Friday, April 24, 2009

The Blood of Babies

I heard about this while listening to Glenn Beck on the radio. It sounded a little out there so I decided to do a little investigation of my own.

The story on the radio was about a nurse in Minnesota filing a lawsuit against the collecting and saving of the blood taken from infants that is used to test for diseases. Minnesota along with all other forty-nine states have mandatory blood testing for infants born in the state. The blood is tested for certain diseases that can be caught early and prevent some of the complications that otherwise would go unnoticed until it was too late. Minnesota law reads that the blood samples are to be destroyed after testing for these diseases.

That doesn’t sound too far out of line. Many states may exceptions for religious reasons. Yes, some people don’t believe in giving blood or receiving transfusions. That’s a whole nother blog.

SIDE BAR ISSUE: In the state of Nebraska, they don’t make exceptions for religious reasons. One couple who stood against the tests for religious reasons felt the wrath of the government. They had birthed their child at home using a midwife. The child was doing fine. The parents went down to get a birth certificate and the problems began. While going through the court process, one brave judge felt he was above the law and ordered the police to enter their house and take the infant away by force. The mother who was nursing had the child taken away before she could finish feeding it. The police ignored the infants cried for food and his mother, the cries of the other children and the sobs of the mother begging to at least let her finish feeding her baby. The mother wasn’t allowed to pump her milk to be given to the infant.

The parents took the police, child protection and the judge to court. They sued for violation of their constitution right as parents. In the end, they won the case but little or nothing happened to the people in authority that abused their power by tramping over the parent’s rights.
The original story is about the hospitals in Minnesota performing the blood tests that are required by law and then not destroying the samples. A lawsuit was brought and the presiding judge ruled that the blood samples had to be destroyed. The defendants say that they weren’t going to destroy them and then appeal the judge’s order. It turns out that the court of appeals judge also ruled that they blood samples had to be destroyed. Once again the defendant refused to destroy the samples. They are currently trying to get a law passed preventing them from being destroyed. The defendants have been violation the state law for the past ten years.

http://www.texascivilrightsproject.org/?p=1096

Once on the net I discover another similar case going on in Texas. They are "claiming they have unlawfully and deceptively collected blood samples from their children at time of birth and stored those samples indefinitely for undisclosed research purposes, without plaintiffs’ knowledge or consent."

Why the big fuss over a few drops of blood taken because of a mandatory law? "The suit also claims that the agencies violate standard, mandatory medical research protocols of obtaining informed consent from subjects before they are studied, using a method that clearly explains to them all the privacy ramifications."

Are these crazies who want to stop testing infants? "The Plaintiffs do not object to the state’s mandated newborn screening program so long as safeguards are in place to destroy an infant’s samples within a reasonable period."
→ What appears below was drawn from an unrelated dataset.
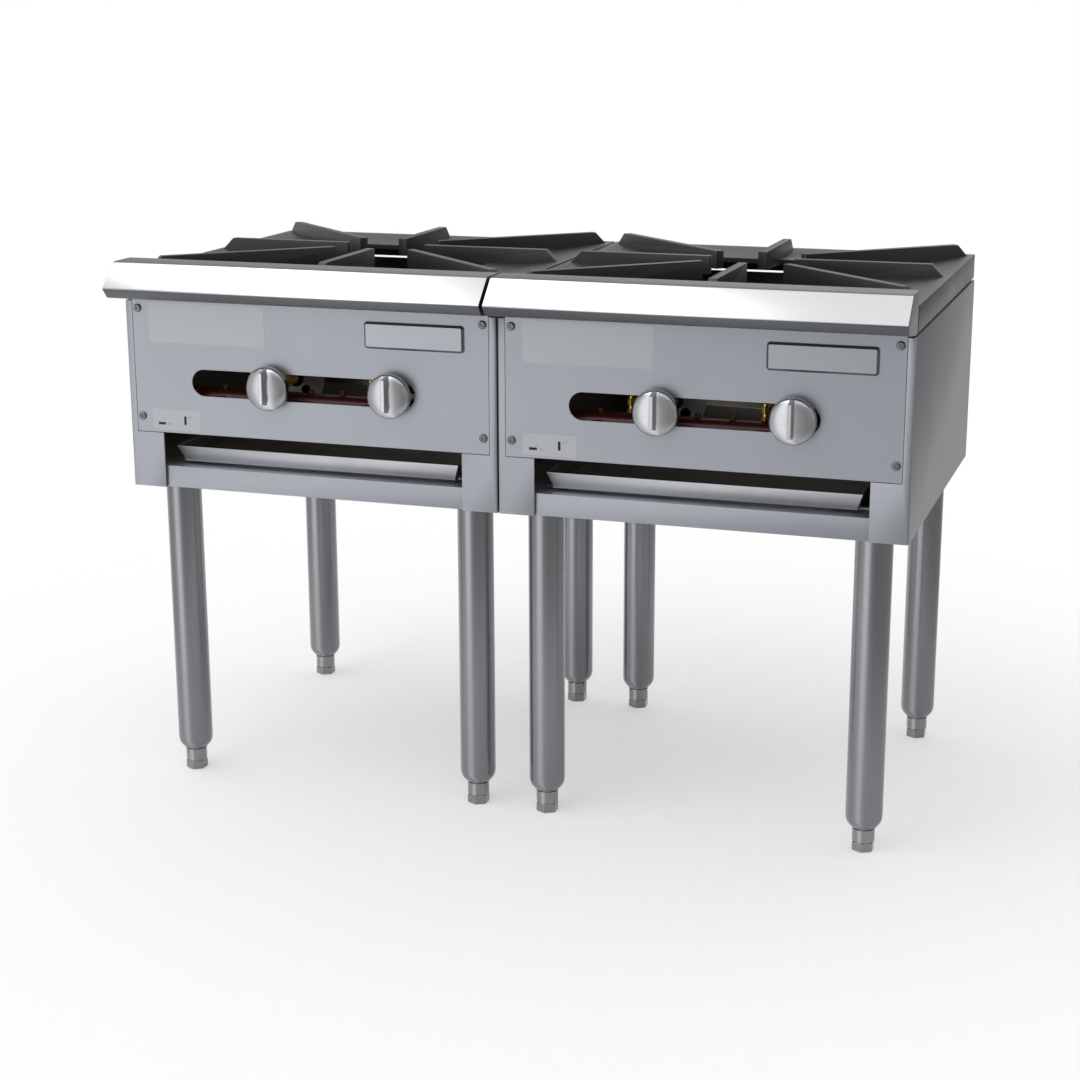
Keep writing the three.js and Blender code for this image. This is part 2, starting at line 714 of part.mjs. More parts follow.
// The right-hand pilot valve, and a small pipe from it to a pilot beside the outer ring.
function pilotBurner() {
  const crown = manifoldZ + pipeRadius + gap;
  const level = crown + pilotOutlet;
  const headY = potY - outerRing.outside - pilotHeadRadius - 2 * gap;
  const half = pilotHeadHeight / 2;
  const headZ = ringTop - half;
  const [low, high] = [headZ - half, headZ + half];
  const route = [
    [pilotX.right, manifoldY, level],
    [pilotX.right, (manifoldY + mouthY) / 2, level],
    [pilotX.right - pilotRadius, mouthY + mouthDepth / 2, level + pilotRadius],
    [pilotX.right / 2, (mouthY + headY) / 2, (level + headZ) / 2],
    [2 * pilotHeadRadius, headY - pilotHeadRadius, headZ - 2 * pilotHeadHeight],
    [0, headY, headZ - pilotHeadHeight],
    [0, headY, headZ],
  ];
  return join([
    rod(pilotValveRadius, crown, crown + pilotValveHeight, "z", [pilotX.right, manifoldY, 0], hexSides),
    bar(route, pilotRadius, pilotPieces.sides, pilotPieces.steps),
    turned(
      [[0, low], [pilotHeadRadius, low], [pilotHeadRadius, high], [0, high]],
      "z",
      [0, headY, 0],
      pilotPieces.head,
    ),
  ]);
}

// ---- Legs and feet ----

// A leg: a tube with a swaged neck, welded under a plate that takes four bolts.
// inX and inY point from the leg's axis towards the middle of the range.
function leg(x, y, inX, inY) {
  const neckTop = legNeckBottom + legNeckHeight;
  const boreRadius = footStemRadius + gap;
  const tube = turned(
    [
      [boreRadius, legNeckBottom], [legNeckRadius, legNeckBottom], [legNeckRadius, neckTop],
      [legRadius, neckTop + legTaper], [legRadius, legPlateBottom + spill],
      [legRadius - legWall, legPlateBottom + spill], [legRadius - legWall, neckTop + legTaper],
      [boreRadius, neckTop], [boreRadius, legNeckBottom],
    ],
    "z",
    [x, y, 0],
    legPieces,
  );
  const span = (centre, inwards) =>
    inwards > 0 ? [centre - legPlateOut, centre + legPlateIn] : [centre - legPlateIn, centre + legPlateOut];
  const plate = block(span(x, inX), span(y, inY), [legPlateBottom, legPlateTop]);
  const bolts = [];
  for (const alongX of [-boltOut, boltIn]) {
    for (const alongY of [-boltOut, boltIn]) {
      const at = [x + alongX * inX, y + alongY * inY, 0];
      const bottom = legPlateBottom - boltHeadHeight;
      bolts.push(rod(boltHeadRadius, bottom, legPlateBottom + spill, "z", at, hexSides));
    }
  }
  return join([tube, plate, ...bolts]);
}

function foot(x, y) {
  const hex = turned(
    [
      [0, 0], [footHexRadius - footEdge, 0], [footHexRadius, footEdge],
      [footHexRadius, footHexHeight - footEdge], [footStemRadius, footHexHeight], [0, footHexHeight],
    ],
    "z",
    [x, y, 0],
    hexSides,
  );
  const stem = rod(footStemRadius, footHexHeight - spill, footStemTop, "z", [x, y, 0], legPieces);
  return join([hex, stem]);
}

// ---- Banking bolt: its head and nut clamp the two inner side walls together ----

function bankingBolt(y) {
  const clamp = seam / 2 + sheet + gap;
  const shank = clamp + bankingHeadHeight;
  const centre = [0, y, bankingZ];
  return join([
    rod(bankingRadius, -shank, shank, "x", centre, pipePieces),
    rod(bankingHeadRadius, clamp, shank, "x", centre, hexSides),
    rod(bankingHeadRadius, -shank, -clamp, "x", centre, hexSides),
  ]);
}

// ---- Assembly ----

const finishes = {
  stainless: { color: 0xa5a8ad, roughness: 0.38, metalness: 0.9 },
  brightStainless: { color: 0xdfe1e4, roughness: 0.22, metalness: 1 },
  tubeStainless: { color: 0x8f9297, roughness: 0.34, metalness: 0.95 },
  footSteel: { color: 0xb4b6b6, roughness: 0.3, metalness: 1 },
  castIron: { color: 0x4b4d50, roughness: 0.62, metalness: 0.55 },
  burnerIron: { color: 0x2c2c2d, roughness: 0.8, metalness: 0.4 },
  chrome: { color: 0xc9cbcd, roughness: 0.18, metalness: 1 },
  brass: { color: 0xb08a34, roughness: 0.35, metalness: 0.95 },
  pipe: { color: 0x4a1c12, roughness: 0.55, metalness: 0.3 },
  copper: { color: 0xb0643f, roughness: 0.35, metalness: 0.95 },
  traySteel: { color: 0x9a9da0, roughness: 0.35, metalness: 0.9 },
  zinc: { color: 0x8d9092, roughness: 0.4, metalness: 0.9 },
};

const creaseAngle = THREE.MathUtils.degToRad(35);

function piece(name, shape, finish) {
  const { vertProperties, triVerts } = shape.getMesh();
  const geometry = new THREE.BufferGeometry();
  geometry.setAttribute("position", new THREE.BufferAttribute(vertProperties, 3));
  geometry.setIndex(new THREE.BufferAttribute(triVerts, 1));
  const material = new THREE.MeshStandardMaterial(finishes[finish]);
  const mesh = new THREE.Mesh(toCreasedNormals(geometry, creaseAngle), material);
  mesh.name = name;
  return mesh;
}

// One range. `inward` is the side that its neighbour stands on: 1 for its right, -1 for its left.
function stockPotRange(unit, inward) {
  const group = new THREE.Group();
  const add = (name, shape, finish) => group.add(piece(`${unit}_${name}`, shape, finish));
  add("left_side_panel", sidePanel(-1, inward < 0), "stainless");
  add("right_side_panel", sidePanel(1, inward > 0), "stainless");
  add("rear_panel", rearPanel(), "stainless");
  add("lower_crossbar", lowerCrossbar(), "stainless");
  add("control_panel", controlPanel(), "stainless");
  add("nameplate", nameplate(), "stainless");
  add("front_rail", frontRail(), "brightStainless");
  add("top_grate", topGrate(), "castIron");
  add("drip_tray", dripTray(), "traySteel");
  add("gas_manifold", gasManifold(), "pipe");
  add("gas_inlet_pipe", inletPipe(), "pipe");
  add("pilot_burner", pilotBurner(), "copper");
  add("burner_support", burnerSupport(), "zinc");
  add("outer_burner", outerBurner(), "burnerIron");
  add("inner_burner", innerBurner(), "burnerIron");
  add("outer_air_shutter", airShutter(valveX.left, "outer"), "zinc");
  add("inner_air_shutter", airShutter(valveX.right, "inner"), "zinc");
  for (const [where, x] of Object.entries(valveX)) {
    add(`${where}_valve`, valve(x), "brass");
    add(`${where}_knob`, knob(x), "chrome");
  }
  for (const [end, y, inY] of [["front", legFrontY, 1], ["rear", legRearY, -1]]) {
    for (const [where, x] of [["left", -legX], ["right", legX]]) {
      add(`${end}_${where}_leg`, leg(x, y, -Math.sign(x), inY), "tubeStainless");
      add(`${end}_${where}_foot`, foot(x, y), "footSteel");
    }
  }
  group.position.x = (-inward * unitWidth) / 2;
  return group;
}

const ranges = new THREE.Group();
ranges.add(stockPotRange("left", 1), stockPotRange("right", -1));
["front", "rear"].forEach((end, i) => {
  ranges.add(piece(`${end}_banking_bolt`, bankingBolt(bankingY[i]), "zinc"));
});
// The frame's origin is on the floor, midway between the rails' noses and the ends of the inlet pipes.
ranges.position.y = -(railNoseY + inletEndY) / 2;

export default ranges;
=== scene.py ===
import math

import bmesh
import bpy
from mathutils import Matrix, Vector


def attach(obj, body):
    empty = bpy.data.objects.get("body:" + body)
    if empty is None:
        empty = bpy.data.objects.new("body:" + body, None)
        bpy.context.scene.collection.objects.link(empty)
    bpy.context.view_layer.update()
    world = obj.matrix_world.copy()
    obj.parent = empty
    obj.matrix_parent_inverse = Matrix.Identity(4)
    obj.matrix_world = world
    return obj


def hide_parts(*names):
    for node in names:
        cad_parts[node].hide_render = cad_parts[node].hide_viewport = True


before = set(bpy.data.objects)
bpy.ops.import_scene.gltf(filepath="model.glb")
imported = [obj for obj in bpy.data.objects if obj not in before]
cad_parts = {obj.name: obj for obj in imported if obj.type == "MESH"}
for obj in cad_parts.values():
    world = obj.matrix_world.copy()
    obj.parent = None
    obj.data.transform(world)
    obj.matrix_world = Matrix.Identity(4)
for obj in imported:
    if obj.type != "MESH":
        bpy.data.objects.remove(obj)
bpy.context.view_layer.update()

# ---- The picture: camera ----
# Two gas stock pot ranges, bolted side by side, are seen from the right of the pair and a little above,
# from standing eye height. Metres; the floor is at z 0, and y 0 is the middle of the pair from front to back.

HALF_PITCH = 0.2286  # middle of the pair to the middle of one range
FRONT_Y = -0.21785  # front face of the control panels
LEFT_X = -HALF_PITCH
CAMERA_PLACE = (0.76923, -2.35252, 0.93460)
CAMERA_TURN = math.radians(18.64)  # to the left of straight ahead
CAMERA_TILT = math.radians(75.17)  # up from straight down
CAMERA_ROLL = math.radians(-0.20)
LENS = 69.846  # millimetres, for a sensor 36 mm wide

camera_data = bpy.data.cameras.new("photo_camera")
camera_data.lens = LENS
camera_data.sensor_width = 36.0
camera_data.clip_end = 60.0
camera = bpy.data.objects.new("photo_camera", camera_data)
bpy.context.scene.collection.objects.link(camera)
camera.matrix_world = (
    Matrix.Translation(CAMERA_PLACE)
    @ Matrix.Rotation(CAMERA_TURN, 4, "Z")
    @ Matrix.Rotation(CAMERA_TILT, 4, "X")
    @ Matrix.Rotation(CAMERA_ROLL, 4, "Z")
)
bpy.context.scene.camera = camera
bpy.context.scene.view_settings.view_transform = "Standard"


# ---- Side panels ----
# Each cabinet side is one stainless sheet, folded round the front into a post and round the back into a
# flange. Tray runners and leg gussets are spot-welded inside, and the outside keeps its brushed finish. The
# outside's darker colour is painted shade, and the inner faces are painted darker still as shade.

def pick_nothing():
    if bpy.context.object and bpy.context.object.mode == "EDIT":
        bpy.ops.object.mode_set(mode="OBJECT")
    bpy.ops.object.select_all(action="DESELECT")


def work_on(piece):
    pick_nothing()
    bpy.context.view_layer.objects.active = piece
    piece.select_set(True)


def folded_from(node, name):
    """A piece with the outline of a node of the frame, its triangles merged back into whole faces."""
    piece = bpy.data.objects.new(name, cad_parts[node].data.copy())
    bpy.context.scene.collection.objects.link(piece)
    piece.data.materials.clear()
    work_on(piece)
    bpy.ops.object.mode_set(mode="EDIT")
    bpy.ops.mesh.select_all(action="SELECT")
    bpy.ops.mesh.remove_doubles(threshold=0.00001)
    bpy.ops.mesh.dissolve_limited(angle_limit=math.radians(0.6))
    bpy.ops.object.mode_set(mode="OBJECT")
    return piece


def round_edges(piece, width, segments=2, sharper_than=32):
    """Breaks every edge sharper than the angle, with flat faces kept flat in the shading."""
    work_on(piece)
    bpy.ops.object.shade_smooth()
    bevel = piece.modifiers.new("broken_edges", "BEVEL")
    bevel.limit_method = "ANGLE"
    bevel.angle_limit = math.radians(sharper_than)
    bevel.width = width
    bevel.segments = segments
    bevel.harden_normals = True
    bevel.use_clamp_overlap = True
    bpy.ops.object.modifier_apply(modifier=bevel.name)


def fold_edges(piece, is_fold, radius, segments=4):
    """Rounds only the sheet's folds: the edges whose two ends pass the test."""
    work_on(piece)
    bpy.ops.object.mode_set(mode="EDIT")
    bpy.ops.mesh.select_mode(type="EDGE")
    bpy.ops.mesh.select_all(action="DESELECT")
    mesh = bmesh.from_edit_mesh(piece.data)
    for edge in mesh.edges:
        if is_fold(*(end.co for end in edge.verts)):
            edge.select_set(True)
    bmesh.update_edit_mesh(piece.data)
    bpy.ops.mesh.bevel(
        offset=radius, offset_type="OFFSET", segments=segments, affect="EDGES", clamp_overlap=True
    )
    bpy.ops.object.mode_set(mode="OBJECT")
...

The government, "They claim they are doing some kind of ‘research,’ but to do research you don’t need to have the blood and genetic material from everyone in society. This raises the specter of a DNA data bank, which can too easily be matched with other personal information the government collects, such as social security numbers and fingerprints."

What would be the purpose of a DNA Data bank?

What are the opportunities of abuse?

1 comment:

  1. Maybe I don't understand the problem but what is the big deal? Sounds like a black helicopter sighting.